Lionel's earliest trains were larger than the sizes commonly available today, running on two-rail track with the rails 2⅞ inches apart. In 1906, Lionel began offering a three-rail track that simplified wiring of reverse loops and accessories. Its outer rails were 2⅛ inches apart, which did not match any of the existing standards that other manufacturers had been using since 1891.

A lot of this was copied and pasted, where did you get your facts from newB?


----------



## gunrunnerjohn (Nov 10, 2010)

eljefe said:


> N scale is also known as OOO? Never heard that before. Ooo, baby!
> 
> *** snip ***





tjcruiser said:


> Thanks for the Standard Gauge post / pic / etc. Beautiful caboose!
> 
> *** snip ***
> TJ





big ed said:


> For some reason the multi-quote is not working so I copied & pasted manually the quotes in blue.
> ( I know John it works for you, it has to be my computer, can't be the site. That goes for clicking forum home too and getting logged out)
> 
> *** snip ***


What can I tell you Ed, it really does work for everyone else, including me. If it were the site, I'd expect that I would have the issue.

Perhaps you have JAVA disabled or some other security software that is blocking things?


----------



## pookybear (Feb 3, 2011)

big ed said:


> For some reason the multi-quote is not working so I copied & pasted manually the quotes in blue.
> ( I know John it works for you, it has to be my computer, can't be the site. That goes for clicking forum home too and getting logged out)
> 
> newB said,
> ...


Thank you Ed,

A lot of good information there.

Pookybear


----------



## eljefe (Jun 11, 2011)

I think newB just mixed up Lionel misinterpreting the Marklin 2 gauge and 0 gauge.

Nevertheless, isn't American O gauge different from European? American is typically 1:48 scale but I think Europe uses 1:43.5.


----------



## newB (Feb 3, 2011)

pookybear, I was going to write down all the fact and figures (with sources) illustrating that O gauge (letter O) is different from zero gauge. The exercise here being to prove that while O is derived from zero, they are in fact different. But I figured that my efforts would be wasted as you'd simply attack me as you've done before.

I originally started this thread looking for someone (anyone) else that does prewar standard gauge, as this site does not have a standard gauge section. I didn't expect a spanish inquisition after I mentioned O gauge in my original post. The hostility exhibited makes me wish I had never even mentioned it.

I've always thought that discussing toy trains on forums such as this should bring out comradery and promote healthy discussions and constructive arguments. In my eyes, some of your recent posts haven't quite met those expectations.
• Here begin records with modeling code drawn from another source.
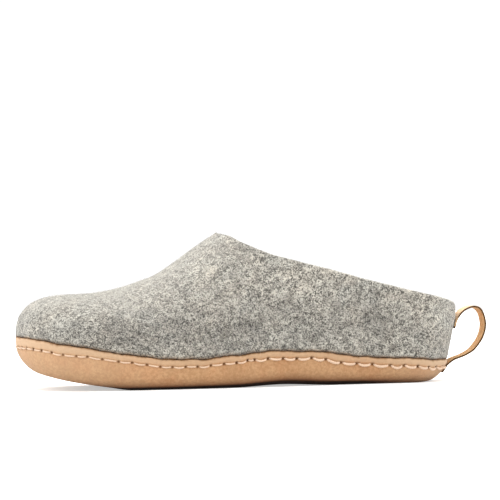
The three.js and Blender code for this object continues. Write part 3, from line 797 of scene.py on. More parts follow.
felt_look, felt_given, felt_made, felt_at = new_look("heather_felt", ("Pale", "Middle", "Dark"))
curls = strands(felt_look, felt_at, 370, 1.2, 0.17, (1, 1, 1.2))
fine_curls = strands(felt_look, felt_at, 640, 1.0, 0.17, (1.15, 1.15, 0.9))
flecks = cloud(felt_look, felt_at, 1150, 2, 0.34, 0.66)
clumps = cloud(felt_look, felt_at, 190, 3, 0.34, 0.66)
drift = cloud(felt_look, felt_at, 42, 3, 0.36, 0.64)
specks = cloud(felt_look, felt_at, 300, 1, 0.72, 0.78)
weave = plus(felt_look, times(felt_look, curls, 0.42), times(felt_look, fine_curls, 0.36))
weave = plus(felt_look, weave, times(felt_look, flecks, 0.3))
weave = times(felt_look, weave, plus(felt_look, 0.8, times(felt_look, clumps, 0.28)))
spread_out = felt_look.nodes.new("ShaderNodeMapRange")
spread_out.inputs["From Min"].default_value = 0.3
spread_out.inputs["From Max"].default_value = 0.84
felt_look.links.new(weave, spread_out.inputs["Value"])
pale_share = arithmetic(felt_look, "POWER", spread_out.outputs["Result"], 1.45)
toned = mixed(felt_look, pale_share, felt_given["Dark"], felt_given["Pale"])
toned = mixed(felt_look, 0.12, toned, felt_given["Middle"])
toned = mixed(felt_look, times(felt_look, drift, 0.16), toned, FIBRE_SHADE)
toned = mixed(felt_look, times(felt_look, specks, 0.35), toned, SPECK_BLACK)
warm_spots = cloud(felt_look, felt_at, 75, 3, 0.46, 0.7)
cool_spots = cloud(felt_look, felt_at, 61, 3, 0.5, 0.72)
for spots, tone in ((warm_spots, WARM_WOOL), (cool_spots, COOL_WOOL)):
    toned = mixed(felt_look, times(felt_look, spots, 0.5), toned, tone, "MULTIPLY")
felt_look.links.new(toned, felt_made["Colour"])
felt_look.links.new(weave, felt_made["Height"])


def mark(tree, layer):
    node = tree.nodes.new("ShaderNodeAttribute")
    node.attribute_name = layer
    return node.outputs["Fac"]


def placed(tree, look, **tones):
    """A look in a material, with the material's own tones."""
    node = tree.nodes.new("ShaderNodeGroup")
    node.node_tree = look
    for socket, tone in tones.items():
        node.inputs[socket].default_value = tone
    return node.outputs


def roughened(tree, shader, height, strength, depth):
    """Bumps of the given depth on the material's surface."""
    rough = tree.nodes.new("ShaderNodeBump")
    rough.inputs["Strength"].default_value = strength
    rough.inputs["Distance"].default_value = depth
    tree.links.new(height, rough.inputs["Height"])
    tree.links.new(rough.outputs["Normal"], shader.inputs["Normal"])


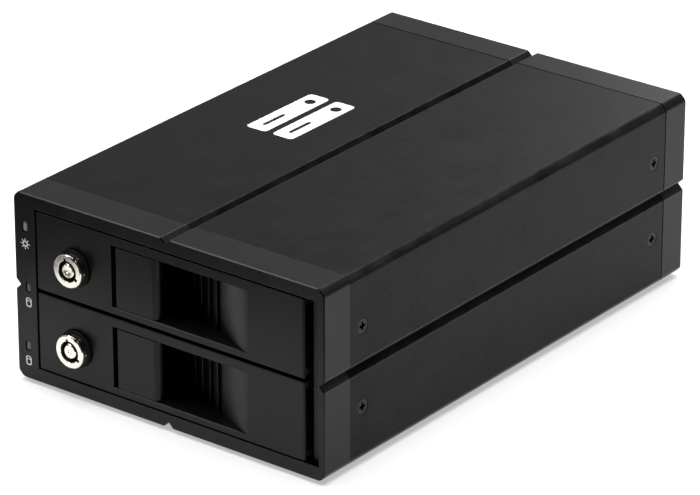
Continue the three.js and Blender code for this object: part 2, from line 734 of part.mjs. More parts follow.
BAYS.forEach((bay, i) => {
  const z = bayBottom(i);
  const top = z + DOOR.height;
  place(`tray_${bay}`, tray(z), matteBlack);
  place(`drive_case_${bay}`, driveCase(z), castAluminium);
  place(`drive_board_${bay}`, driveBoard(z), board);
  place(`hinge_pin_${bay}`, rodZ(HINGE.x, HINGE.y, HINGE.pin, z + 0.8, top - 0.8), blackSteel);
  place(`door_${bay}`, door(z), glossBlack);
  place(`paddle_${bay}`, paddle(z), glossBlack);
  place(
    `paddle_pin_${bay}`,
    rodZ(PADDLE_PIN.x, PADDLE_PIN.y, PADDLE_PIN.radius, z + POCKET.low - 1, z + POCKET.high + 1, 16),
    steel,
  );
  place(`paddle_spring_${bay}`, paddleSpring(z), steel);
  place(`lock_body_${bay}`, lockBody(z), nickel);
  place(`lock_nut_${bay}`, lockNut(z), steel);
  place(`lock_plug_${bay}`, lockPlug(z), nickel);
  place(`lock_cam_${bay}`, lockCam(z), steel);
});

export default group;
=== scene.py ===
import math

import bmesh
import bpy
from mathutils import Matrix, Vector


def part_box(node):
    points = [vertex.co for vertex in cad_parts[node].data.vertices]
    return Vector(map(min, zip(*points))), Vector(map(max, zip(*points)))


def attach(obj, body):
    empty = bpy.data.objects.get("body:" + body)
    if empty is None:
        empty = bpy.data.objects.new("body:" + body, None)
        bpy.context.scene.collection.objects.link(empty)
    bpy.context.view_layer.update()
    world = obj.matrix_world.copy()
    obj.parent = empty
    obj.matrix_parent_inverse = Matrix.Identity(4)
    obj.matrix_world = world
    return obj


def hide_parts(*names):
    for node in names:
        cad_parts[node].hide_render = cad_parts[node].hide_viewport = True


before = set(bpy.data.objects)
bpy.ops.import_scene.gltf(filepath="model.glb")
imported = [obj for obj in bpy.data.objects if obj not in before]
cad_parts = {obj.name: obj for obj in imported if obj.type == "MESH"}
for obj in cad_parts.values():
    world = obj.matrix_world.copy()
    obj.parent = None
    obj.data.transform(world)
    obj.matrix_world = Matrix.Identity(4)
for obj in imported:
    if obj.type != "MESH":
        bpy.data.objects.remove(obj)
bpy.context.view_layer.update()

MM = 0.001
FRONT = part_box("front_bezel")[0].y
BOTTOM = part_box("sleeve")[0].z
TO_FRAME = Matrix.Translation((0, FRONT, BOTTOM)) @ Matrix.Diagonal((MM, MM, MM, 1))
BAYS = ("lower", "upper")
SIDES = {"left": -1, "right": 1}


def extent(node):
    """Lowest corner, highest corner and middle of a CAD node, in case millimetres."""
    low, high = [Vector((p.x, p.y - FRONT, p.z - BOTTOM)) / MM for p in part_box(node)]
    return low, high, (low + high) / 2


def middle(node):
    return extent(node)[2]


# ---------------------------------------------------------------- outlines
def around(value, half):
    """The two ends of a stretch with this middle."""
    return value - half, value + half


def circle(x, y, radius, sides=48):
    turns = [2 * math.pi * i / sides for i in range(sides)]
    return [(x + radius * math.cos(t), y + radius * math.sin(t)) for t in turns]


def rectangle(x0, x1, y0, y1):
    return [(x0, y0), (x1, y0), (x1, y1), (x0, y1)]


def quarter_turn(steps=3):
    return [math.pi / 2 * k / steps for k in range(steps + 1)]


def rounded(corners, radius=0.0, steps=4):
    """The outline with an arc at each corner. A corner may carry its own radius as a third number."""
    outline = []
    for i, corner in enumerate(corners):
        p = Vector(corner[:2])
        r = corner[2] if len(corner) > 2 else radius
        u = (Vector(corners[i - 1][:2]) - p).normalized()
        v = (Vector(corners[(i + 1) % len(corners)][:2]) - p).normalized()
        between = math.acos(max(-1.0, min(1.0, u.dot(v))))
        if r <= 0 or between > math.pi - 1e-3:
            outline.append(tuple(p))
            continue
        centre = p + (u + v).normalized() * r / math.sin(between / 2)
        start = p + u * r / math.tan(between / 2) - centre
        sweep = math.pi - between
        if u.x * v.y - u.y * v.x > 0:
            sweep = -sweep
        for k in range(steps + 1):
            turn = sweep * k / steps
            c, s = math.cos(turn), math.sin(turn)
            outline.append((centre.x + start.x * c - start.y * s, centre.y + start.x * s + start.y * c))
    return outline


def counterclockwise(outline):
    pairs = zip(outline, outline[1:] + outline[:1])
    area = sum(a[0] * b[1] - b[0] * a[1] for a, b in pairs)
    return outline if area >= 0 else outline[::-1]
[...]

Having said all that, I'd like to thank those prewar standard gauge fans that replied to my thread in a positive light. I hope to talk to you all again on some other forum, where I don't have to worry about what I say being aggressively challenged.

c'ya!


----------



## Big Ed (Jun 16, 2009)

newB said:


> pookybear, I was going to write down all the fact and figures (with sources) illustrating that O gauge (letter O) is different from zero gauge. The exercise here being to prove that while O is derived from zero, they are in fact different. But I figured that my efforts would be wasted as you'd simply attack me as you've done before.
> 
> I originally started this thread looking for someone (anyone) else that does prewar standard gauge, as this site does not have a standard gauge section. I didn't expect a spanish inquisition after I mentioned O gauge in my original post. The hostility exhibited makes me wish I had never even mentioned it.
> 
> ...


I hope you didn't take my reply as being "hostile"too? 

I can't talk for Pook, but I in no way meant to come across as hostile.
I thought you worded it wrong as Lionel made their standard before O.

I also don't think it was a mistake in Lionel reading the measurements, I think they did what they did on purpose. To try to get an edge on the market.
But that is my thoughts on the subject.

I meant no harm by what I posted, if I did offend you I am sorry. 
I meant no ill feelings to come from it.

How are you going to have "comradely and promote healthy discussions and constructive arguments" if you leave?
Stick around and argue your point.


----------



## eljefe (Jun 11, 2011)

This is from the Wikipedia article about O gauge:

"While 1:48 is a very convenient scale for modeling using the Imperial system (a quarter-inch equals one scale foot), the discrepancy between O gauge in the United States and O gauge in Europe is attributed to Lionel misreading the original Märklin specifications."

I thought I'd heard this and didn't have a problem with newB's original statements. But then I couldn't find it again and only saw the references to Lionel "misreading" the 2 Gauge specifications to create Standard Gauge. Did Lionel do this twice?


----------



## pookybear (Feb 3, 2011)

NewB so called attacks are corrections. As other people come to this form looking
for answers and believe what is written down on these pages. Bold faced 
misinformation in your opening post needs to be pointed out. But if you think 
I attacked you, all I got to say is oh well on the matter. And yes an otherwise
fine thread has been destroyed by this going back and forth about a topic that
has nothing to do with Standard gauge at all. I do wonder why you mentioned 
"O" scale in the first place. 

eljefe I think the 1:43 comes in play with "scale" models as compared to "toys" trains
that all seem to be set in 1:48 for the wheel spacing. However, as we all know the
actual size is far from correct as most are undersized as far the bodies are 
concerned.

Pookybear


----------